### YOUR INSTRUCTIONS
Could every line of the data be printed exactly as it reads?
*** DATA SEGMENT
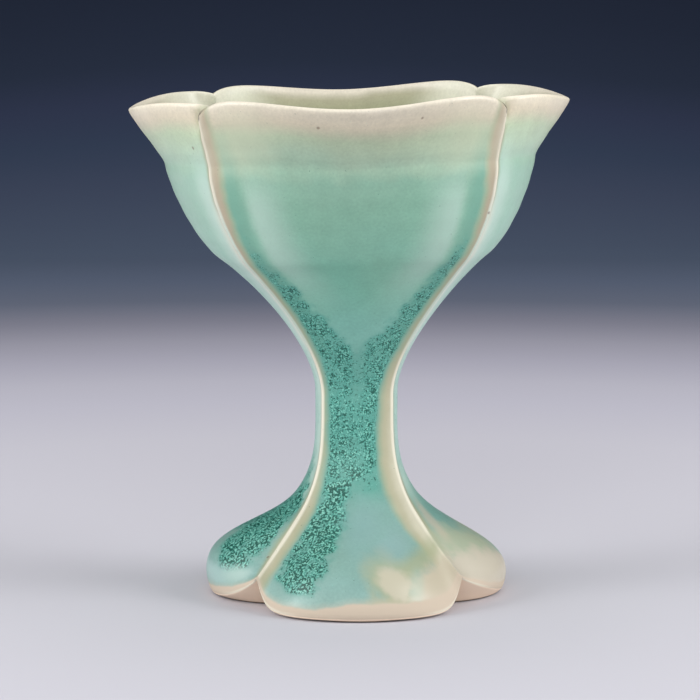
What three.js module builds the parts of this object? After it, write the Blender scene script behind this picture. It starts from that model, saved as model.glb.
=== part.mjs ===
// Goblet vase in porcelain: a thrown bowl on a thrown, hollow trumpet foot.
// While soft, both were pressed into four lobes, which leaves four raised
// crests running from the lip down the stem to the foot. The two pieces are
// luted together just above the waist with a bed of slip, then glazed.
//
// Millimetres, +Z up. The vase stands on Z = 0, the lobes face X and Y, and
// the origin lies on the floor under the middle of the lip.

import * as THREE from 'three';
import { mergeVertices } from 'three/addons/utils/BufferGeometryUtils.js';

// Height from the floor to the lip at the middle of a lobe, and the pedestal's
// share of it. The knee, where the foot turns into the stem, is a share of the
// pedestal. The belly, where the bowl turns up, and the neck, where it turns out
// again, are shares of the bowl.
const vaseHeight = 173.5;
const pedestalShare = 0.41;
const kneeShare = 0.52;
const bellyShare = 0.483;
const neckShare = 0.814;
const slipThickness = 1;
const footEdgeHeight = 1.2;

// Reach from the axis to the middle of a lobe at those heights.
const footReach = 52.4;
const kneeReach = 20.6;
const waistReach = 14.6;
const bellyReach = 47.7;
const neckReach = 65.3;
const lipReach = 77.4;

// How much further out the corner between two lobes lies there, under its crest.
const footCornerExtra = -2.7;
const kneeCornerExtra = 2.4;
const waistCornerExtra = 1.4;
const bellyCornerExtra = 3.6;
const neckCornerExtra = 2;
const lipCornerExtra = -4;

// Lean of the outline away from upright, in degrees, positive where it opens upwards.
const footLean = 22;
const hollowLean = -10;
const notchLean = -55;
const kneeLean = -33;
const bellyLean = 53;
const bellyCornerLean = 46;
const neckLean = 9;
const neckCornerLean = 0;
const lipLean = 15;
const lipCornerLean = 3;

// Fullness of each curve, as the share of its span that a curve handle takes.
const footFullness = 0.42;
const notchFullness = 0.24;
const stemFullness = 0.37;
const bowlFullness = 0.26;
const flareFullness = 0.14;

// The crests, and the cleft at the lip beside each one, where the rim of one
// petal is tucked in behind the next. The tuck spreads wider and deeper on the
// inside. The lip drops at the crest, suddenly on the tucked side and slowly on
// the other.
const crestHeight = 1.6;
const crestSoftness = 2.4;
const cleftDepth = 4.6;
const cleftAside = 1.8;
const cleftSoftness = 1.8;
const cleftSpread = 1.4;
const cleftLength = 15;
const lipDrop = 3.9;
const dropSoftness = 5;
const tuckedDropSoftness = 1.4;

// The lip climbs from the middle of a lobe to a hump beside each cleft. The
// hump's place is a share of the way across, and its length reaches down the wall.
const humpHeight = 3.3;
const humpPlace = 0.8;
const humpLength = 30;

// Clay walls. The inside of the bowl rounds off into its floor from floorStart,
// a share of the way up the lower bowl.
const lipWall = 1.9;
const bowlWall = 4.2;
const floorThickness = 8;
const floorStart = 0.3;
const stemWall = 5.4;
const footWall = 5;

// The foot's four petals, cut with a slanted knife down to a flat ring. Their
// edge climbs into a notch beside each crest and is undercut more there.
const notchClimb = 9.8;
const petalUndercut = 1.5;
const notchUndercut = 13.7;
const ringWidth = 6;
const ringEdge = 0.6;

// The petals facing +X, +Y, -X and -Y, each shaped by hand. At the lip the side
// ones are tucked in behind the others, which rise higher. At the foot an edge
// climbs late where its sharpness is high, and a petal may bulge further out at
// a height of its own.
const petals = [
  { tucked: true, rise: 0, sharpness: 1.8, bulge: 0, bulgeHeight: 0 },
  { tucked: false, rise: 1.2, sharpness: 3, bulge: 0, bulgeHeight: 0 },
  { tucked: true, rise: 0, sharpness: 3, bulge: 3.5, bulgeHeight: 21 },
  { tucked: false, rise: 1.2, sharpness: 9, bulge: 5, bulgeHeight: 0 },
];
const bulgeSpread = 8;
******
### EXERCISE RESULT
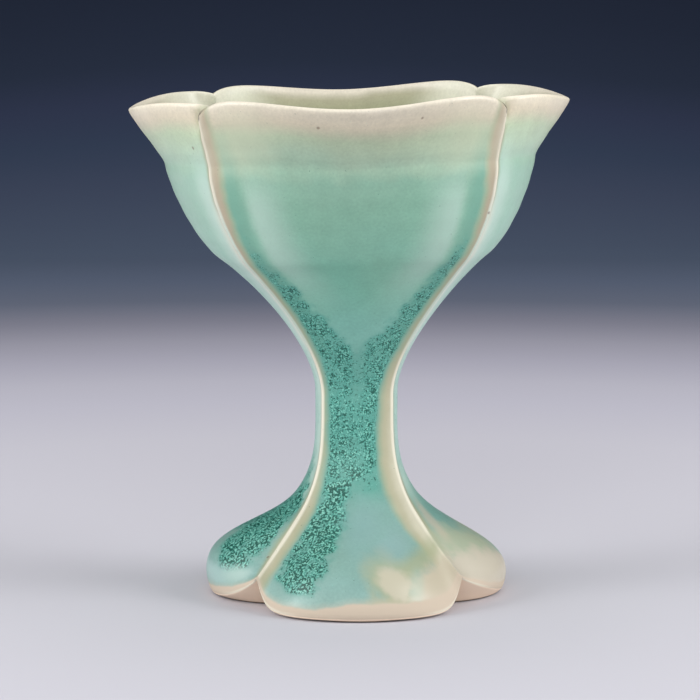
What three.js module builds the parts of this object? After it, write the Blender scene script behind this picture. It starts from that model, saved as model.glb.
=== part.mjs ===
// Goblet vase in porcelain: a thrown bowl on a thrown, hollow trumpet foot.
// While soft, both were pressed into four lobes, which leaves four raised
// crests running from the lip down the stem to the foot. The two pieces are
// luted together just above the waist with a bed of slip, then glazed.
//
// Millimetres, +Z up. The vase stands on Z = 0, the lobes face X and Y, and
// the origin lies on the floor under the middle of the lip.

import * as THREE from 'three';
import { mergeVertices } from 'three/addons/utils/BufferGeometryUtils.js';

// Height from the floor to the lip at the middle of a lobe, and the pedestal's
// share of it. The knee, where the foot turns into the stem, is a share of the
// pedestal. The belly, where the bowl turns up, and the neck, where it turns out
// again, are shares of the bowl.
const vaseHeight = 173.5;
const pedestalShare = 0.41;
const kneeShare = 0.52;
const bellyShare = 0.483;
const neckShare = 0.814;
const slipThickness = 1;
const footEdgeHeight = 1.2;

// Reach from the axis to the middle of a lobe at those heights.
const footReach = 52.4;
const kneeReach = 20.6;
const waistReach = 14.6;
const bellyReach = 47.7;
const neckReach = 65.3;
const lipReach = 77.4;

// How much further out the corner between two lobes lies there, under its crest.
const footCornerExtra = -2.7;
const kneeCornerExtra = 2.4;
const waistCornerExtra = 1.4;
const bellyCornerExtra = 3.6;
const neckCornerExtra = 2;
const lipCornerExtra = -4;

// Lean of the outline away from upright, in degrees, positive where it opens upwards.
const footLean = 22;
const hollowLean = -10;
const notchLean = -55;
const kneeLean = -33;
const bellyLean = 53;
const bellyCornerLean = 46;
const neckLean = 9;
const neckCornerLean = 0;
const lipLean = 15;
const lipCornerLean = 3;

// Fullness of each curve, as the share of its span that a curve handle takes.
const footFullness = 0.42;
const notchFullness = 0.24;
const stemFullness = 0.37;
const bowlFullness = 0.26;
const flareFullness = 0.14;

// The crests, and the cleft at the lip beside each one, where the rim of one
// petal is tucked in behind the next. The tuck spreads wider and deeper on the
// inside. The lip drops at the crest, suddenly on the tucked side and slowly on
// the other.
const crestHeight = 1.6;
const crestSoftness = 2.4;
const cleftDepth = 4.6;
const cleftAside = 1.8;
const cleftSoftness = 1.8;
const cleftSpread = 1.4;
const cleftLength = 15;
const lipDrop = 3.9;
const dropSoftness = 5;
const tuckedDropSoftness = 1.4;

// The lip climbs from the middle of a lobe to a hump beside each cleft. The
// hump's place is a share of the way across, and its length reaches down the wall.
const humpHeight = 3.3;
const humpPlace = 0.8;
const humpLength = 30;

// Clay walls. The inside of the bowl rounds off into its floor from floorStart,
// a share of the way up the lower bowl.
const lipWall = 1.9;
const bowlWall = 4.2;
const floorThickness = 8;
const floorStart = 0.3;
const stemWall = 5.4;
const footWall = 5;

// The foot's four petals, cut with a slanted knife down to a flat ring. Their
// edge climbs into a notch beside each crest and is undercut more there.
const notchClimb = 9.8;
const petalUndercut = 1.5;
const notchUndercut = 13.7;
const ringWidth = 6;
const ringEdge = 0.6;

// The petals facing +X, +Y, -X and -Y, each shaped by hand. At the lip the side
// ones are tucked in behind the others, which rise higher. At the foot an edge
// climbs late where its sharpness is high, and a petal may bulge further out at
// a height of its own.
const petals = [
  { tucked: true, rise: 0, sharpness: 1.8, bulge: 0, bulgeHeight: 0 },
  { tucked: false, rise: 1.2, sharpness: 3, bulge: 0, bulgeHeight: 0 },
  { tucked: true, rise: 0, sharpness: 3, bulge: 3.5, bulgeHeight: 21 },
  { tucked: false, rise: 1.2, sharpness: 9, bulge: 5, bulgeHeight: 0 },
];
const bulgeSpread = 8;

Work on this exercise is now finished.